-- Task requirements --
Among the entries that follow, the required portion opens with the line containing "Continue the OpenSCAD" and closes with the line containing "foot, blade, notched". Give that portion again exactly, and nothing else.

-- Entries supplied --
=-=-=

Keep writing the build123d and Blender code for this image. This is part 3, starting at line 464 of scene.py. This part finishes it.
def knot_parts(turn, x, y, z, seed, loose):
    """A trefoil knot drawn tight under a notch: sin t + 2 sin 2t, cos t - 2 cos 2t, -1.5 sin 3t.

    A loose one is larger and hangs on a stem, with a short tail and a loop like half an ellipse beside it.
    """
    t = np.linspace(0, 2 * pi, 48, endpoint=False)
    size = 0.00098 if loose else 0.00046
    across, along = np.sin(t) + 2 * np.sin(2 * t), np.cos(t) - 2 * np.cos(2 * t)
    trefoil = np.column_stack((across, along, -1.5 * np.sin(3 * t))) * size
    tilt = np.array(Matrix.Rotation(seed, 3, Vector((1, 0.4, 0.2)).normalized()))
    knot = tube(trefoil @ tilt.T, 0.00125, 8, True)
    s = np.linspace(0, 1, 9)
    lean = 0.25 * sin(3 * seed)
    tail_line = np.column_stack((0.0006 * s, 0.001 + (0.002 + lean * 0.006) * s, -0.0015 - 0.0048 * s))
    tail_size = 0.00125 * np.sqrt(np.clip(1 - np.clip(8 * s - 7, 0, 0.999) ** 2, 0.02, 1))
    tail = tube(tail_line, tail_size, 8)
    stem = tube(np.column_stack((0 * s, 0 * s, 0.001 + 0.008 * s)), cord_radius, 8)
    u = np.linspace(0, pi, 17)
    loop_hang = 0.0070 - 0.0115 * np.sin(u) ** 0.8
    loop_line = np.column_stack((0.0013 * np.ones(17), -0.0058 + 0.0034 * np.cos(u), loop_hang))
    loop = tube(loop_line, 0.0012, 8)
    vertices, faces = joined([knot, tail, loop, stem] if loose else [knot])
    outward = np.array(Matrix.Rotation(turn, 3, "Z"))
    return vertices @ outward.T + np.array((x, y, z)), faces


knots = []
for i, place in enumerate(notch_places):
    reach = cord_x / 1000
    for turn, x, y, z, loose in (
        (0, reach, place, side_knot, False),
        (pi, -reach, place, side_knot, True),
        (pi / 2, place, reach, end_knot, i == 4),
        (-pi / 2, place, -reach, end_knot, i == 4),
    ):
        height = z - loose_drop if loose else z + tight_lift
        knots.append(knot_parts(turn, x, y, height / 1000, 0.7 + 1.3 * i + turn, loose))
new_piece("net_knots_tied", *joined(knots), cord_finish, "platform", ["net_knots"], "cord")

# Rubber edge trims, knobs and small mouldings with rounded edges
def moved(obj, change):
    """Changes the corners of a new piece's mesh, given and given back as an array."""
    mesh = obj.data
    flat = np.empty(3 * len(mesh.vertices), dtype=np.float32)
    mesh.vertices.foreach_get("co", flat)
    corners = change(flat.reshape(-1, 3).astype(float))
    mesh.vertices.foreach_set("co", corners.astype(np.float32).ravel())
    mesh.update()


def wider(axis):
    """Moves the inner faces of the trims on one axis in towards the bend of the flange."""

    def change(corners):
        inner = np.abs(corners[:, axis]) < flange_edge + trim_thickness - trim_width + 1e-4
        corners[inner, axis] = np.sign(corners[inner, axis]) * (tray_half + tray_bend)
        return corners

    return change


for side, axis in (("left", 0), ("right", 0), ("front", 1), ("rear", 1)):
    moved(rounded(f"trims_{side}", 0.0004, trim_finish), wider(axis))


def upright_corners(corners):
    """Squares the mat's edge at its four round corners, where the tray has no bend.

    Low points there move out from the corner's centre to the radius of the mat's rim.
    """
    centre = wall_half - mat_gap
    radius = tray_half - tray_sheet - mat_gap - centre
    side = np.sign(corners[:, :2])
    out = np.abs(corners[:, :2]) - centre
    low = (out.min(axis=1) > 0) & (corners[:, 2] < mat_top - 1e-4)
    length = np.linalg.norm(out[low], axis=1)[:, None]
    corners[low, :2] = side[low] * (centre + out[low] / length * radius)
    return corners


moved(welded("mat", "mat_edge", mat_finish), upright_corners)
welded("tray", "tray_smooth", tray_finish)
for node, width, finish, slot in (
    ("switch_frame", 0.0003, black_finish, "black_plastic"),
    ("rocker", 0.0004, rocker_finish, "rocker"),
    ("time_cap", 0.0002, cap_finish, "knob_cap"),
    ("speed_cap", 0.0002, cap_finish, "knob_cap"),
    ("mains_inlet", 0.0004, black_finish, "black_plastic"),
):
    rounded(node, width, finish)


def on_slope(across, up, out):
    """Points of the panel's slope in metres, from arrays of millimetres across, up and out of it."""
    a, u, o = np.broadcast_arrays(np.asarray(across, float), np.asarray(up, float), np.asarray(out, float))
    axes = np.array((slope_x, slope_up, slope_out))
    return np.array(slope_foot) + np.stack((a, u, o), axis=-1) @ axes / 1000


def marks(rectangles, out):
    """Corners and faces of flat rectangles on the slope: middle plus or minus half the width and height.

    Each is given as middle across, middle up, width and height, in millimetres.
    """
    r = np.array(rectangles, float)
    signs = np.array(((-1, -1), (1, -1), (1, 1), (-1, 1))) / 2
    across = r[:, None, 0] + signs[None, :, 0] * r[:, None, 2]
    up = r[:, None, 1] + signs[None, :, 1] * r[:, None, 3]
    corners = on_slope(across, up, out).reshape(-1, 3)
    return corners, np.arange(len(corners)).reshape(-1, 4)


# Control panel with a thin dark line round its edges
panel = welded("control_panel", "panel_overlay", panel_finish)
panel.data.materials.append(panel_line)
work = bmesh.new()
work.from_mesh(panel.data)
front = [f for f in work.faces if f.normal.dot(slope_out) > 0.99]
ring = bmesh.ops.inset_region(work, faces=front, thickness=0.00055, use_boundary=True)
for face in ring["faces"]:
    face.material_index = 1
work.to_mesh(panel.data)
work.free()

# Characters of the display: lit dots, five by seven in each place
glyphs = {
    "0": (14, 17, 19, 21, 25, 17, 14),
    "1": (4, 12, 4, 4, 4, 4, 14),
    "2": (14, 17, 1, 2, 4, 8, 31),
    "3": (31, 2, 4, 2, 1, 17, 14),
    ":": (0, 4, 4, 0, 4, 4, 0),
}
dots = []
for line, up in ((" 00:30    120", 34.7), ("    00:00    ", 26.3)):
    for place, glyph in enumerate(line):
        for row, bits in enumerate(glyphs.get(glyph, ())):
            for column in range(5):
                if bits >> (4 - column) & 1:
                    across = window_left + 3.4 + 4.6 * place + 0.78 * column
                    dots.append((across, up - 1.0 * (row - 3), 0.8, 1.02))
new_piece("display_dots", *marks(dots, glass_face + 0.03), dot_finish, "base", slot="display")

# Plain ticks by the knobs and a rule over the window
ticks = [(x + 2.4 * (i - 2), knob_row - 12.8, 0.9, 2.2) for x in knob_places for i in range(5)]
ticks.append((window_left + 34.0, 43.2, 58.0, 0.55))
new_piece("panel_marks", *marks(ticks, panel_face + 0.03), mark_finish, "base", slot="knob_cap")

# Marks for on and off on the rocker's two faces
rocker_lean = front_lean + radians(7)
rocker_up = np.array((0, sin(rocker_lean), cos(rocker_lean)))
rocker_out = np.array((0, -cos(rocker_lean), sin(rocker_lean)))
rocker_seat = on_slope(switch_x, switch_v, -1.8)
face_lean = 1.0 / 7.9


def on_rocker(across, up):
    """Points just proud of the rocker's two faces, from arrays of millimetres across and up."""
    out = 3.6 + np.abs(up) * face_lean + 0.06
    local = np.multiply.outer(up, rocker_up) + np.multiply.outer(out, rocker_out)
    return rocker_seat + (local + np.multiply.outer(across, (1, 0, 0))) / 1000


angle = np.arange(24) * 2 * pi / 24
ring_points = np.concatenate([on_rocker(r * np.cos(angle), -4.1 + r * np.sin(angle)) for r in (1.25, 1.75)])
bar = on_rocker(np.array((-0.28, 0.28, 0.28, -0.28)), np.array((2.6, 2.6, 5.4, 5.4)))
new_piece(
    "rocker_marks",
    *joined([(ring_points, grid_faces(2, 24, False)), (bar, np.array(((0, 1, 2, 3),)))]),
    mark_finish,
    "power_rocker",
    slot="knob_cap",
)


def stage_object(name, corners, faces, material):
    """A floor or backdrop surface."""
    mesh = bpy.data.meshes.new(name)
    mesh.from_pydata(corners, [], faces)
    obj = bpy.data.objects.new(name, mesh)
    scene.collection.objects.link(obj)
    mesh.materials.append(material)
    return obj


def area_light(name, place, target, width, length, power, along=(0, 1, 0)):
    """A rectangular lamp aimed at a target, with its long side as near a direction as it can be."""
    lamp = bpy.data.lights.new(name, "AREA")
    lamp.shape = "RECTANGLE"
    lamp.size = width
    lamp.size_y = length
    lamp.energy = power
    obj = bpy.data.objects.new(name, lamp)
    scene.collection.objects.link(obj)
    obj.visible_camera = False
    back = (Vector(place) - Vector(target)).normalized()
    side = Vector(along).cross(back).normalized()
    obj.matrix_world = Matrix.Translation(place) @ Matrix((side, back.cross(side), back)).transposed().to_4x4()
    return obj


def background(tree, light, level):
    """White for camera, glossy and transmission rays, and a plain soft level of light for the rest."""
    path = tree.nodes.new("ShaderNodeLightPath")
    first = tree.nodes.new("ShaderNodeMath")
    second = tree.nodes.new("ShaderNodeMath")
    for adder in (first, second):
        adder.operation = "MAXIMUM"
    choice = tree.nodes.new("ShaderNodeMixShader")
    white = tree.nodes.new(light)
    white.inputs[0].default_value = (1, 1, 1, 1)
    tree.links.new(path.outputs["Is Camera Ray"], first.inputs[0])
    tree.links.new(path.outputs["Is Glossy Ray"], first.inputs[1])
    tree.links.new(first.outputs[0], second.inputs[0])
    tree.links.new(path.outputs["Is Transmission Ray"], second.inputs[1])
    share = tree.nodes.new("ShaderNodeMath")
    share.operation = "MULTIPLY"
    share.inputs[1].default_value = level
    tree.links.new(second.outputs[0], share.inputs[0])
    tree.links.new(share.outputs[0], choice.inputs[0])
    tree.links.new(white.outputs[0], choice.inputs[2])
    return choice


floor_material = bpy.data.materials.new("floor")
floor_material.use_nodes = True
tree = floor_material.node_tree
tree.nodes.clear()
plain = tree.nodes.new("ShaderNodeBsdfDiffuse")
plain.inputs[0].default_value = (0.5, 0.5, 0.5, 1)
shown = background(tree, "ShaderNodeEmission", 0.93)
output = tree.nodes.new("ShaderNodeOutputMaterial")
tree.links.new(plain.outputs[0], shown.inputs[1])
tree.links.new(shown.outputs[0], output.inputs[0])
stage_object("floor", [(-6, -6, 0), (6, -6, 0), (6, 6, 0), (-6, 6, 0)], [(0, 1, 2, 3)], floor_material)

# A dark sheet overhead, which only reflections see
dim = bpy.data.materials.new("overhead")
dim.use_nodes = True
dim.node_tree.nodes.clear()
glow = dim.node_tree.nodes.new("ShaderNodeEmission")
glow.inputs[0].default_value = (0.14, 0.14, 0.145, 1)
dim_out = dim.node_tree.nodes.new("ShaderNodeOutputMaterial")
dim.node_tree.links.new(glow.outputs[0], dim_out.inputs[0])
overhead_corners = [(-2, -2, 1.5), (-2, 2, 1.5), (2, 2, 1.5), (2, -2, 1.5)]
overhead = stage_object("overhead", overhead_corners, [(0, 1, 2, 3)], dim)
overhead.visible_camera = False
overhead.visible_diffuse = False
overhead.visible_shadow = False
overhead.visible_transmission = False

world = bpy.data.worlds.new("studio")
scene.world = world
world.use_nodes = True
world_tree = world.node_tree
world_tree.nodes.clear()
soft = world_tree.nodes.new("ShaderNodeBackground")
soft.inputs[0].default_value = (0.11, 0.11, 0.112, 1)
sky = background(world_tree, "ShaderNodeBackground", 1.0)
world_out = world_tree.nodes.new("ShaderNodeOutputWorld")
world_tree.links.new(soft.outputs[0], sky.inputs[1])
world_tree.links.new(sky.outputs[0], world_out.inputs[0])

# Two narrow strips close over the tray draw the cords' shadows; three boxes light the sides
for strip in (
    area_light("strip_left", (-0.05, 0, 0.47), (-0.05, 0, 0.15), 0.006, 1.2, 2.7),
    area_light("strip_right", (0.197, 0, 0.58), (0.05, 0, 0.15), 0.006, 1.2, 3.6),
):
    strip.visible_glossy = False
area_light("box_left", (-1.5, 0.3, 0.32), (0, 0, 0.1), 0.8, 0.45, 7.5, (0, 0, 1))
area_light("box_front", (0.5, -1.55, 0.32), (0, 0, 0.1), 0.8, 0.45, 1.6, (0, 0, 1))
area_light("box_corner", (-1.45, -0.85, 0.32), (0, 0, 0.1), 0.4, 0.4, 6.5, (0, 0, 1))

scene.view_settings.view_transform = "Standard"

=-=-=

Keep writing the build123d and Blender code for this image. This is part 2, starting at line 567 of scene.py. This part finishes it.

=-=-=

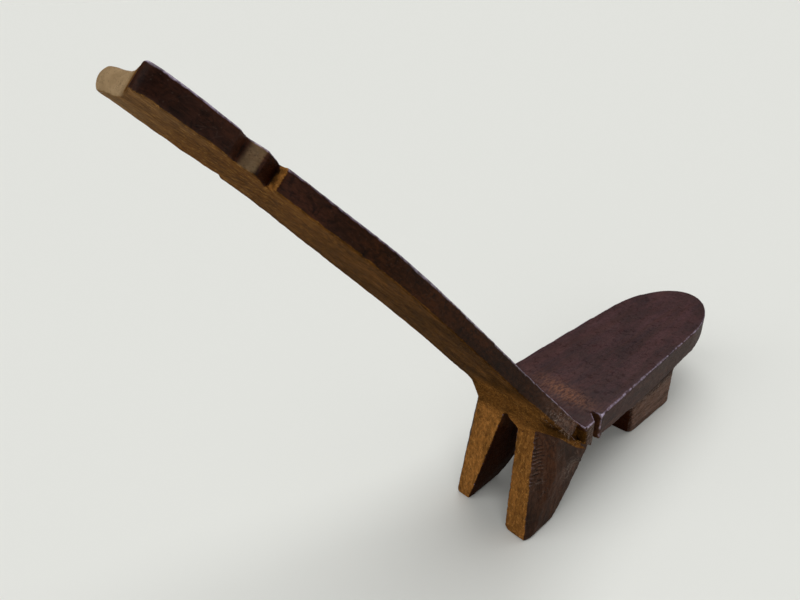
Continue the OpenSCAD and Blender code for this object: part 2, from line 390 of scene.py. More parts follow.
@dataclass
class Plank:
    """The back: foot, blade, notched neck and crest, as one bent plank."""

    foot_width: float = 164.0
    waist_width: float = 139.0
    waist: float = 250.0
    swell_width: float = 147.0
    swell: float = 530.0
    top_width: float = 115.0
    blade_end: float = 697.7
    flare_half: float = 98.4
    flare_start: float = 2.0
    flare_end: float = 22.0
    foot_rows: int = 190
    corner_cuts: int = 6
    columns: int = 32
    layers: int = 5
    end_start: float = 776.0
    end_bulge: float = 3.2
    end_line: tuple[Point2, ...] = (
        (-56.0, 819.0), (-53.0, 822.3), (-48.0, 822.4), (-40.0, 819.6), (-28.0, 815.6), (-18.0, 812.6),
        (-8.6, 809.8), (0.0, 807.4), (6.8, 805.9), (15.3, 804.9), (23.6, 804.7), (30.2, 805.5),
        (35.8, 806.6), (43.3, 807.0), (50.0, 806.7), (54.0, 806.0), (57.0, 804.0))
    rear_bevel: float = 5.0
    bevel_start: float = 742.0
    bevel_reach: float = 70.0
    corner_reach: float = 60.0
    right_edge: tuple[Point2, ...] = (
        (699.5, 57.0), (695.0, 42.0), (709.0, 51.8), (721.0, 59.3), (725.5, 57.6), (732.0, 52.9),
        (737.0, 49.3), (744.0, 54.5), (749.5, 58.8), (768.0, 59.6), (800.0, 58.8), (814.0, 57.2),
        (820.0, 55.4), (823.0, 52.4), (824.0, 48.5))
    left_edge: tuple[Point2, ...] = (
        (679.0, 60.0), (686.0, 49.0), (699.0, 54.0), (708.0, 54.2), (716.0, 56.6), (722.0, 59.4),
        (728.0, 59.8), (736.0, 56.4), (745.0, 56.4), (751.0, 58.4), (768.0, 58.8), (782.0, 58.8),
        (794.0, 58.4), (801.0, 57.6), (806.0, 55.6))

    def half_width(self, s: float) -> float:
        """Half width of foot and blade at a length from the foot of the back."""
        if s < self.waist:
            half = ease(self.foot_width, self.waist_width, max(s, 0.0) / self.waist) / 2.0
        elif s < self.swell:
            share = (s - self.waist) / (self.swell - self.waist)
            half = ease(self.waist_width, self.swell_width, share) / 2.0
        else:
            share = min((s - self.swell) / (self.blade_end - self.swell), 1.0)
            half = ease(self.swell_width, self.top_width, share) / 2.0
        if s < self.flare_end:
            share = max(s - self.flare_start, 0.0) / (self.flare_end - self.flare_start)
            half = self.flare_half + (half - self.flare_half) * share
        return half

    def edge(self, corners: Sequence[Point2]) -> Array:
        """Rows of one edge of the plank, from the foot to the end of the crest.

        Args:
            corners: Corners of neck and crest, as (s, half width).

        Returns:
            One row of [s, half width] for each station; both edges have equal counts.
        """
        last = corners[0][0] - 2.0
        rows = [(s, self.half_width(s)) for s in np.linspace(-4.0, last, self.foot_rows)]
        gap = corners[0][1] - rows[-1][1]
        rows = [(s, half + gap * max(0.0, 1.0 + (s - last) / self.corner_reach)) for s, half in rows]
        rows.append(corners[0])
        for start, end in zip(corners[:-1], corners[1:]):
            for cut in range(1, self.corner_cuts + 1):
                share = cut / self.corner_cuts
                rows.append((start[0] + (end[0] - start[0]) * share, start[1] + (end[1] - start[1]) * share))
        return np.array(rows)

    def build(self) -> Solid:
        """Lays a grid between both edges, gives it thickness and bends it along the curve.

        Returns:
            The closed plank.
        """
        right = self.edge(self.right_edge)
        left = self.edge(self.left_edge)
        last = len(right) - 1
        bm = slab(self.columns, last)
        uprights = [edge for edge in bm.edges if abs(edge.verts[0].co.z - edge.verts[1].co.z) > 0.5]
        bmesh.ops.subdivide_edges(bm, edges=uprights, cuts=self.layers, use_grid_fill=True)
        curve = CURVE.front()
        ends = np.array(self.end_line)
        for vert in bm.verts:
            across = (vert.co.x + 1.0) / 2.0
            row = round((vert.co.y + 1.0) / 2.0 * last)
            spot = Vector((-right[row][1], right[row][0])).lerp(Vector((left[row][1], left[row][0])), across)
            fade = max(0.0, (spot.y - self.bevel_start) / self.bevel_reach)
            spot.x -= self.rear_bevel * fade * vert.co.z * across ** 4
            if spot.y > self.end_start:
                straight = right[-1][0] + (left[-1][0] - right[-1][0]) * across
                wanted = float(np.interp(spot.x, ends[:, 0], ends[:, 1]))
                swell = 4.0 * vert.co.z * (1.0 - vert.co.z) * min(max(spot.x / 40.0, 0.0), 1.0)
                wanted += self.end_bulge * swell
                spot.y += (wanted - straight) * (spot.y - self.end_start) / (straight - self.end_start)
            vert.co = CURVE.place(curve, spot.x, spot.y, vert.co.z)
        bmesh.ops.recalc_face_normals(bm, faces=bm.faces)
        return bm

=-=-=

-- Task answer --
Continue the OpenSCAD and Blender code for this object: part 2, from line 390 of scene.py. More parts follow.
@dataclass
class Plank:
    """The back: foot, blade, notched neck and crest, as one bent plank."""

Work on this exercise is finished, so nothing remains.